For some reason this sign by The Cisco Kid really got to me. When I saw it the first thing I thought was “Man, people should be doing this everywhere!” But for some reason I thought this not as the freewayblogger, but just as a normal, everyday American. It was like an out of body experience for me because immediately after thinking more people should do it the next thing I thought was “but not me of course…” And for a fraction of a second I wasn’t me but a woman in my 50’s, looking at the picture and wondering under what circumstances I’d ever put up a sign like that myself. The first thing I thought was that the only way I’d do it would be along with my friends, that for whatever reason there was no way I’d do it alone. I pictured four or five women, all about my age, standing, chatting and laughing outside (at the edge of a forest for some reason…) Thinking of them gave me this slight ping of happiness and familiarity and knowing that we’d all like the idea but also that we wouldn’t be making any signs. There wasn’t really a specific reason much beyond that it was simply something we just didn’t do. That, and the certainty it wasn’t going to happen was what ended the moment and I went back to just being me.

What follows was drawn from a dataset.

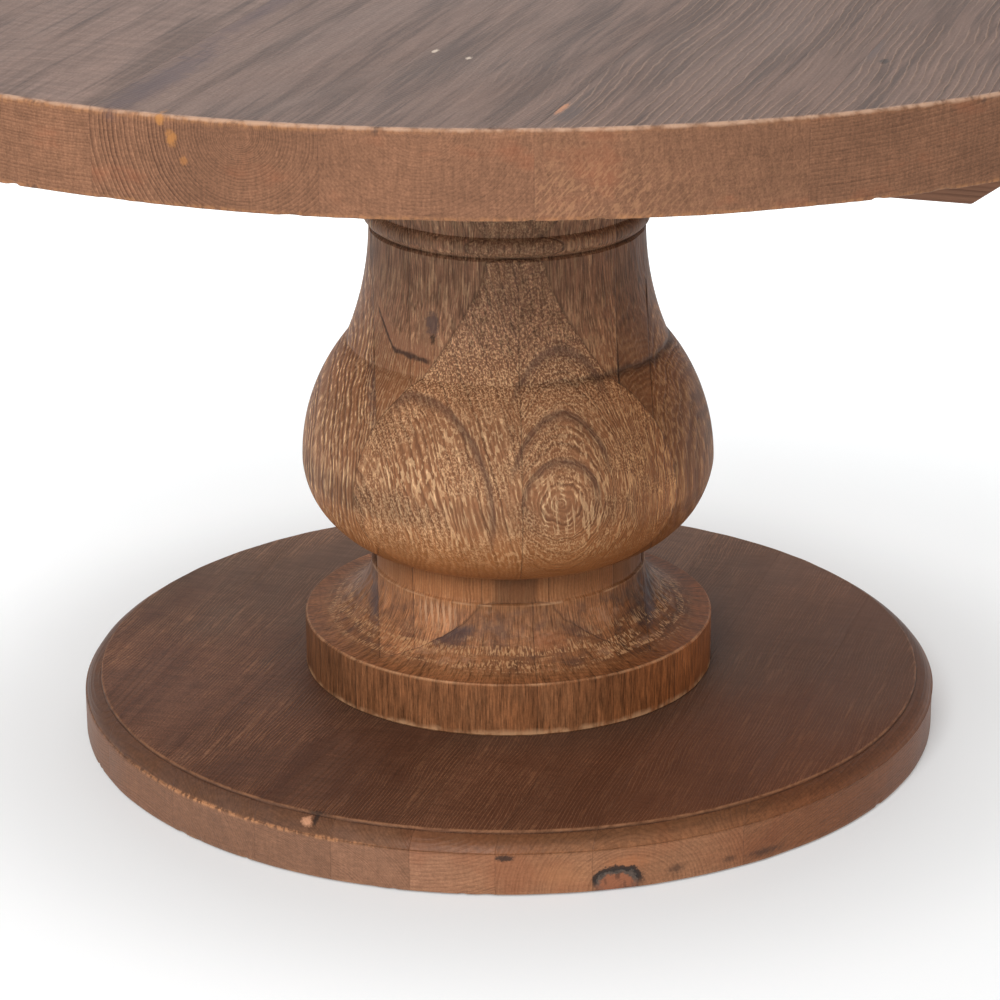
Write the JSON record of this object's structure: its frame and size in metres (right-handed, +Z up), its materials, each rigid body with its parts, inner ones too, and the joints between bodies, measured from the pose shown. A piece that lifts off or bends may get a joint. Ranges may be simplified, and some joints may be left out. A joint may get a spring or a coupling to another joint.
{
  "type": "round pedestal table",
  "caption": "Round wooden dining table: thick plank top on bevelled battens, turned baluster column and round plank base with an eased edge.",
  "frame": {"origin": "on the floor under the column's axis", "axes": "+Z up; the boards of the top and of the base run along Y, the battens along X"},
  "size_m": [1.4, 1.4, 0.755],
  "materials": {
    "top_wood": "wire-brushed, grey-brown waxed, lighter worn edges",
    "base_wood": "dark red-brown stain, wire-brushed, worn edges",
    "core_wood": "brown stain over brushed grain",
    "foot_wood": "golden brown stain, brushed, worn arrises",
    "belly_wood": "golden brown stain over deeply brushed grain",
    "capital_wood": "brown stain over brushed grain",
    "batten_wood": "brown stain, sawn and bevelled",
    "plate_wood": "brown stain, planed",
    "dowel_wood": "raw, fluted",
    "zinc_steel": "bright zinc plated",
    "insert_brass": "plain turned",
    "glide_nylon": "matt dark nylon"
  },
  "bodies": {
    "root": {"top_plank_1": "top_wood", "top_plank_2": "top_wood", "top_plank_3": "top_wood", "top_plank_4": "top_wood", "top_plank_5": "top_wood", "top_plank_6": "top_wood", "top_plank_7": "top_wood", "top_plank_8": "top_wood", "top_plank_9": "top_wood", "base_board_1": "base_wood", "base_board_2": "base_wood", "base_board_3": "base_wood", "base_board_4": "base_wood", "base_board_5": "base_wood", "base_board_6": "base_wood", "base_board_7": "base_wood", "base_board_8": "base_wood", "base_board_9": "base_wood", "core_board_1": "core_wood", "core_board_2": "core_wood", "core_board_3": "core_wood", "core_board_4": "core_wood", "core_board_5": "core_wood", "foot_block_left": "foot_wood", "foot_block_right": "foot_wood", "foot_block_front_left": "foot_wood", "foot_block_front_right": "foot_wood", "foot_block_back_left": "foot_wood", "foot_block_back_right": "foot_wood", "belly_block_left": "belly_wood", "belly_block_right": "belly_wood", "belly_block_front_left": "belly_wood", "belly_block_front_right": "belly_wood", "belly_block_back_left": "belly_wood", "belly_block_back_right": "belly_wood", "capital_block_left": "capital_wood", "capital_block_right": "capital_wood", "capital_block_front": "capital_wood", "capital_block_back": "capital_wood", "batten_front": "batten_wood", "batten_back": "batten_wood", "top_plate": "plate_wood", "top_dowels": "dowel_wood", "base_dowels": "dowel_wood", "tie_rod": "zinc_steel", "tie_rod_nuts": "zinc_steel", "tie_rod_washers": "zinc_steel", "base_lag_screws": "zinc_steel", "base_lag_washers": "zinc_steel", "column_head_screws": "zinc_steel", "plate_bolts": "zinc_steel", "plate_bolt_washers": "zinc_steel", "batten_screws": "zinc_steel", "glide_screws": "zinc_steel", "threaded_inserts": "insert_brass", "floor_glides": "glide_nylon"}
  },
  "joints": []
}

I’ve been dashing my brains for almost 20 years now trying to figure out why something so easily accomplished - and agreed on as being both good and necessary by so many people - just wasn’t being done. Honestly, there are really only about seven or eight of us. And while I’ve often put myself in the place of an outside observer who wasn’t the freewayblogger, it was still always me - and the split second inspired by that picture was the first time I think I’ve ever seen things so clearly through the eyes of somebody else. And what I saw was first that doing it alone was an absolute non-starter, and the other thing I saw was how firmly set in stone the default position for normal people is that they won’t actually be making or posting any signs. And as you can imagine, for someone who’s spent so much time and effort advocating that they do, this was a little depressing. But at least now I have a much better idea of what I’m up against.

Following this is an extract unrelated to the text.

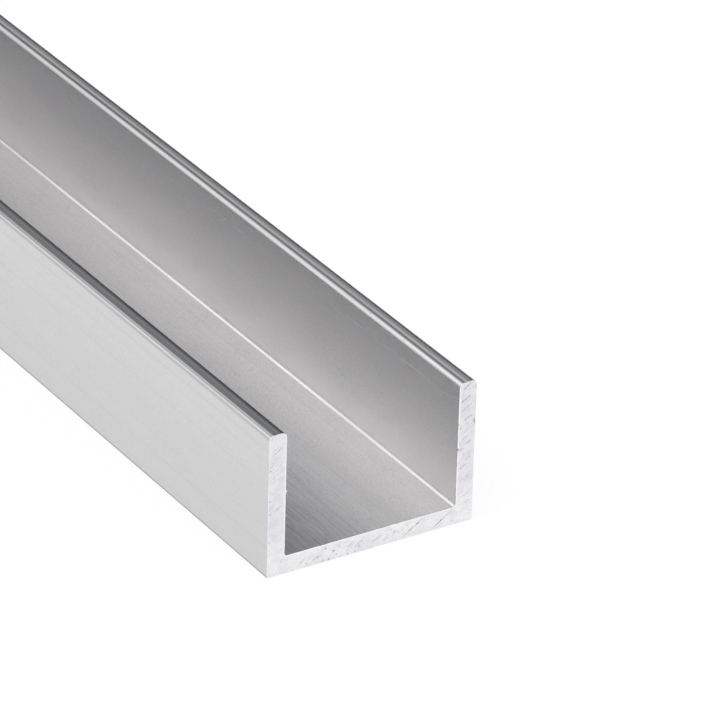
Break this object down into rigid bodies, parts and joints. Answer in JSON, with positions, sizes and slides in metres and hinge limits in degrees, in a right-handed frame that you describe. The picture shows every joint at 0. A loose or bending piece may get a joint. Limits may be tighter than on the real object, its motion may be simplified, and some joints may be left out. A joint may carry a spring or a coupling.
{
  "type": "metal channel section",
  "caption": "Straight aluminium U-channel in mill finish: a flat web between upright flanges of the same wall, sawn square at its ends.",
  "frame": {"origin": "centre of the underside of the web, halfway along the stock", "axes": "+Y along the stock, +Z out of the groove, +X across the web"},
  "size_m": [0.0382, 1, 0.0254],
  "materials": {
    "mill_aluminium": "mill finish as extruded, with fine lines along the stock and saw marks on the cut ends"
  },
  "bodies": {
    "root": {"channel": "mill_aluminium"}
  },
  "joints": []
}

When I consider signposting as myself but-not-the-freewayblogger, working alone doesn’t bother me, and in fact is pretty much a given. But I don’t think I’d actually do it either, telling myself “It’s just not my style…” And to whatever extent I’d actually be inspired, it’s not hard to quash it with the usual “I’d be no good a it,” “I’d get caught,” or the ever-popular “It probably wouldn’t do any good anyway.” Believe me, I understand these arguments and use them constantly to avoid doing new things all the time. And in fact, if it wasn’t for a very unique and specific set of circumstances I wouldn’t have ever started putting signs on freeways myself at all. But I did, and then quickly discovered that putting words on some cardboard and then putting the cardboard next to freeways is exactly as difficult as it sounds. Also that doing it three or four times usually ends up reaching about 200,000 people or more.
And because of this I’m stuck in the role of salesman which is something, believe me, I’m no good at. If Arthur Miller had written a play about me where I die at the end he’d have called it “Death of Someone Who Wouldn’t Even Remotely Be Considered As A Salesman.” This was brought home in a comment by a Kossack promising they’d put up at least one sign in 2019. I could see that they meant well but considered it pretty much a chore, much like going to the dentist: something they knew they should do but didn’t want to because it was essentially unpleasant. And something about that one simple comment seemed to symbolize the totality and extent of my failure. Because it shouldn’t be a chore at all - it should be something you’re looking forward to and excited about. Something you’re not just hungry for but positively ravenous - choosing your words and then making them art and then figuring out how to make sure that they’re seen… Especially now when we’re so close to losing our country to such utterly evil and miserable megalomaniacs as Trump, McConnell, Putin and Pence. And remember this isn’t my idea, it’s the founding fathers’ - primarily Jefferson and Madison.
I’ll try to do better from my end, but for now take another look at that picture and ask yourself why it’s not happening everywhere. Then see if you can think of some way that might help us make it actually happen.